Tivemos um aumento de 30,9% do cumprimento de mandato de prisão e um aumento de inquéritos relatados com êxito. Na verdade, a gente tem trabalhado muito. Temos um grande projeto que vai congregar 32 delegacias especializadas e 3 mil policiais num único espaço. Esse é um projeto de 72 milhões de reais.  A gente aqui não trabalha com "achismos", a gente trabalha com planejamento e estratégia. É muito trabalho.

A senhora teve que lidar com preconceito ou resistência desde que assumiu o cargo?

Eu estou na polícia desde 1990. Como delegada há 23 anos, como policial há 29 anos. Eu não enfrentei resistência por ser mulher ao chegar na chefia. Acho que, em algum momento, as pessoas imaginavam que isso poderia acontecer. Eu sou uma delegada de primeira, eu fui subchefe, fui corregedora. Esse preconceito eu não sofri agora, eu sofri lá atrás, em 1993 quando fui ser diretora de departamento. Na época, os delegados disseram que entregariam o cargo e eu estou esperando isso acontecer até hoje.

A mulher lida melhor do que o homem em alguma área específica da rotina da polícia?

A polícia é investigação. O tempo da era da força como garantia da paz acabou. Agora a gente está pensando em planejamento, em ações de inteligência. Para isso, você tem que ter criatividade e sensibilidade. Acho que por isso as mulheres cresceram na polícia civil. Porque essas características são típicas femininas.

O Brasil está em que patamar nessa discussão sobre a igualdade entre homem e mulher?

Acho que, nos últimos 30 anos, o movimento de mulheres no Brasil conseguiu várias conquistas. Um dos focos foi o enfrentamento da violência doméstica. Era razoável que, em algum momento da história dessa instituição, que lida com a questão da violência doméstica, a figura da mulher policial aparecesse. Em 1983, houve a primeira grande entrada de mulheres na polícia do Rio de Janeiro. Se você olhar na história do movimento de mulheres, esse era o momento em que nós estávamos discutindo a anistia, o movimento feminista "Quem ama não mata". Acho que não causou o espanto que as pessoas acham que causou uma mulher chegar à frente da polícia civil.

Como a senhora vê a participação feminina na ascendência desse Brasil emergente, dentro e fora de casa?

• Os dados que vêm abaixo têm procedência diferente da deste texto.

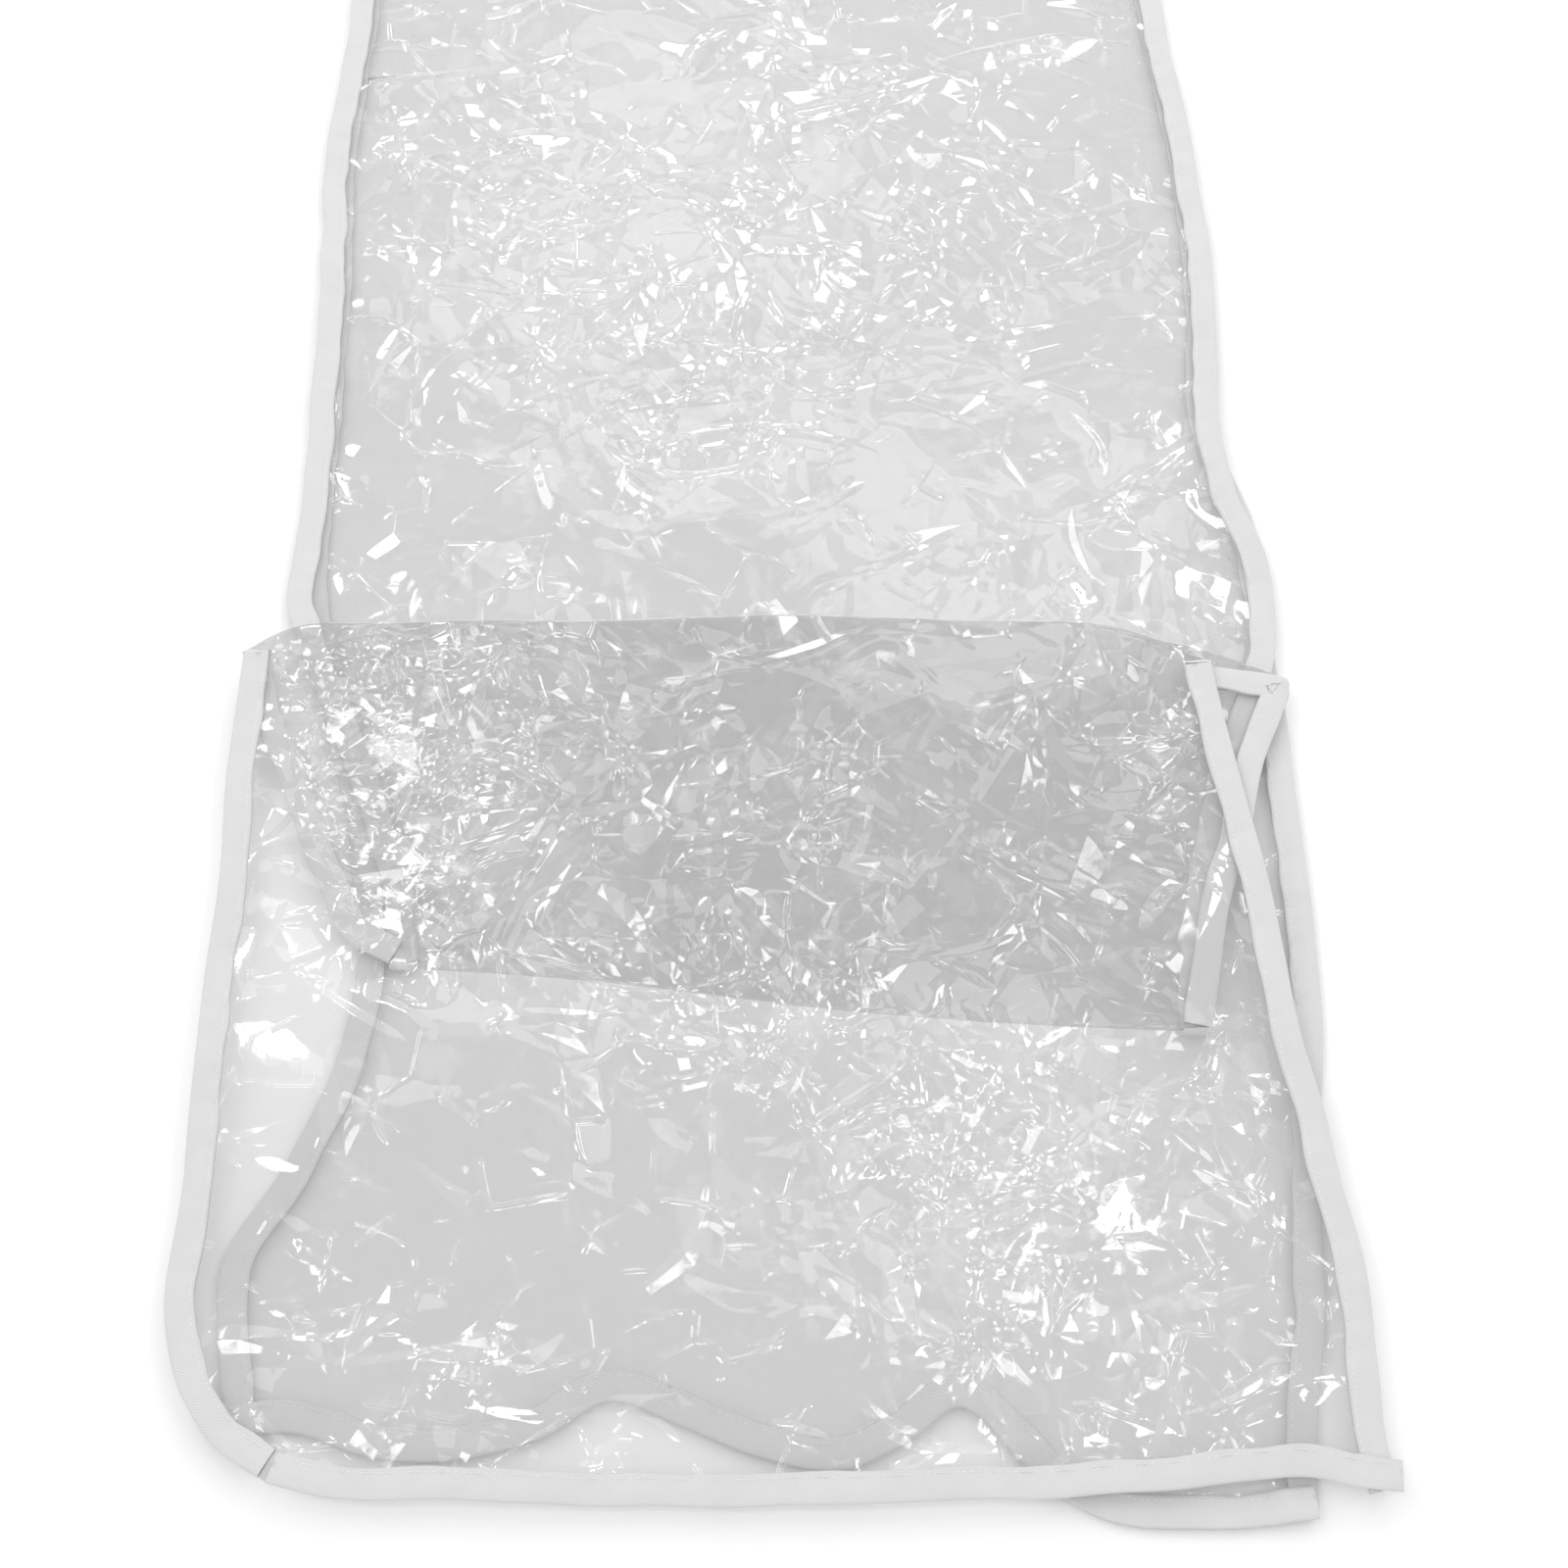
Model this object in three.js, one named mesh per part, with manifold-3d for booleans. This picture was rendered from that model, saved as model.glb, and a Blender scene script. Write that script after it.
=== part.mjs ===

Um terço dos lares no Brasil é chefiado apenas por mulheres. Nós somos um país de 193 milhões de pessoas, 51% da população são mulheres. Mas acho que ainda temos que tratar a questão da desigualdade financeira, da desigualdade social. Acho que trabalhar políticas de fortalecimento da cidadania feminina é também trabalhar política de fortalecimento da família e das ações de romper os critérios da desigualdade.

Muitas mulheres que chefiam famílias no Brasil têm um traço de pobreza. Essa mulher tem que ter acesso à creche, tem que ter escolaridade, precisa do título de posse da terra, para que, em caso de uma separação, ela possa permanecer naquele lugar com os filhos. Acho que, se a mulher for bem tratada, a sociedade será bem tratada.